Stated goal =
Write out the data again in full, exactly as it reads.

Material =
/---

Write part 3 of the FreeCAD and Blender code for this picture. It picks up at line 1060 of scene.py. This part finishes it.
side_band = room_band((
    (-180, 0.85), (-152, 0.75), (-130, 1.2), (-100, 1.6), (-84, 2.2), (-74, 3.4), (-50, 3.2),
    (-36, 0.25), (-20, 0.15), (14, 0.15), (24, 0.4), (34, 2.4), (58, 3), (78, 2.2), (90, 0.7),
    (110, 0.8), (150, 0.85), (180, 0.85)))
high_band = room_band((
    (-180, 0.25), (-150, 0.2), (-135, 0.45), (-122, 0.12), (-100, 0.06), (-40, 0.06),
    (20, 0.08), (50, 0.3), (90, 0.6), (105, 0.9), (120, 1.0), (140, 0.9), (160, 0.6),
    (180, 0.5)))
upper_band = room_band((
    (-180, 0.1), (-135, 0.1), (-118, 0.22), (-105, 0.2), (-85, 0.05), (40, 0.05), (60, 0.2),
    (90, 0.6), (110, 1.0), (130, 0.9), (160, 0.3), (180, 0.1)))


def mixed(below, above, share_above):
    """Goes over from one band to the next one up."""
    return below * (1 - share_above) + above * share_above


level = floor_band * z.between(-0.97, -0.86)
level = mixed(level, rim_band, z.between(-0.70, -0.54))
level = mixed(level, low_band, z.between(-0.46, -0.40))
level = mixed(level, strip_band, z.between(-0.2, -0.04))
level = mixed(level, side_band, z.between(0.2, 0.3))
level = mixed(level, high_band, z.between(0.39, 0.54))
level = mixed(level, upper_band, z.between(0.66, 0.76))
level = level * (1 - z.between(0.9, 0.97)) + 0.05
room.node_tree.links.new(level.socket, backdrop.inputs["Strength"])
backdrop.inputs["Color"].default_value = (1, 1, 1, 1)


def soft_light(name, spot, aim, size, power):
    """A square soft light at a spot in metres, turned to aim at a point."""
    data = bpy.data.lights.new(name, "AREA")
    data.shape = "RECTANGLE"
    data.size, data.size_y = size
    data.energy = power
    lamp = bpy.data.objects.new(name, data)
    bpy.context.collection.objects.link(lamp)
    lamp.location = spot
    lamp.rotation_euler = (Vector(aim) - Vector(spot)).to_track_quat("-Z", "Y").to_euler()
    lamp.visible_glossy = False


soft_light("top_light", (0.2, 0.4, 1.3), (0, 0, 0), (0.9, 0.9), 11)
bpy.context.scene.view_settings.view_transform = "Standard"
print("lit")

\---

Solution for this exercise =
Write part 3 of the FreeCAD and Blender code for this picture. It picks up at line 1060 of scene.py. This part finishes it.
side_band = room_band((
    (-180, 0.85), (-152, 0.75), (-130, 1.2), (-100, 1.6), (-84, 2.2), (-74, 3.4), (-50, 3.2),
    (-36, 0.25), (-20, 0.15), (14, 0.15), (24, 0.4), (34, 2.4), (58, 3), (78, 2.2), (90, 0.7),
    (110, 0.8), (150, 0.85), (180, 0.85)))
high_band = room_band((
    (-180, 0.25), (-150, 0.2), (-135, 0.45), (-122, 0.12), (-100, 0.06), (-40, 0.06),
    (20, 0.08), (50, 0.3), (90, 0.6), (105, 0.9), (120, 1.0), (140, 0.9), (160, 0.6),
    (180, 0.5)))
upper_band = room_band((
    (-180, 0.1), (-135, 0.1), (-118, 0.22), (-105, 0.2), (-85, 0.05), (40, 0.05), (60, 0.2),
    (90, 0.6), (110, 1.0), (130, 0.9), (160, 0.3), (180, 0.1)))


def mixed(below, above, share_above):
    """Goes over from one band to the next one up."""
    return below * (1 - share_above) + above * share_above


level = floor_band * z.between(-0.97, -0.86)
level = mixed(level, rim_band, z.between(-0.70, -0.54))
level = mixed(level, low_band, z.between(-0.46, -0.40))
level = mixed(level, strip_band, z.between(-0.2, -0.04))
level = mixed(level, side_band, z.between(0.2, 0.3))
level = mixed(level, high_band, z.between(0.39, 0.54))
level = mixed(level, upper_band, z.between(0.66, 0.76))
level = level * (1 - z.between(0.9, 0.97)) + 0.05
room.node_tree.links.new(level.socket, backdrop.inputs["Strength"])
backdrop.inputs["Color"].default_value = (1, 1, 1, 1)


def soft_light(name, spot, aim, size, power):
    """A square soft light at a spot in metres, turned to aim at a point."""
    data = bpy.data.lights.new(name, "AREA")
    data.shape = "RECTANGLE"
    data.size, data.size_y = size
    data.energy = power
    lamp = bpy.data.objects.new(name, data)
    bpy.context.collection.objects.link(lamp)
    lamp.location = spot
    lamp.rotation_euler = (Vector(aim) - Vector(spot)).to_track_quat("-Z", "Y").to_euler()
    lamp.visible_glossy = False


soft_light("top_light", (0.2, 0.4, 1.3), (0, 0, 0), (0.9, 0.9), 11)
bpy.context.scene.view_settings.view_transform = "Standard"
print("lit")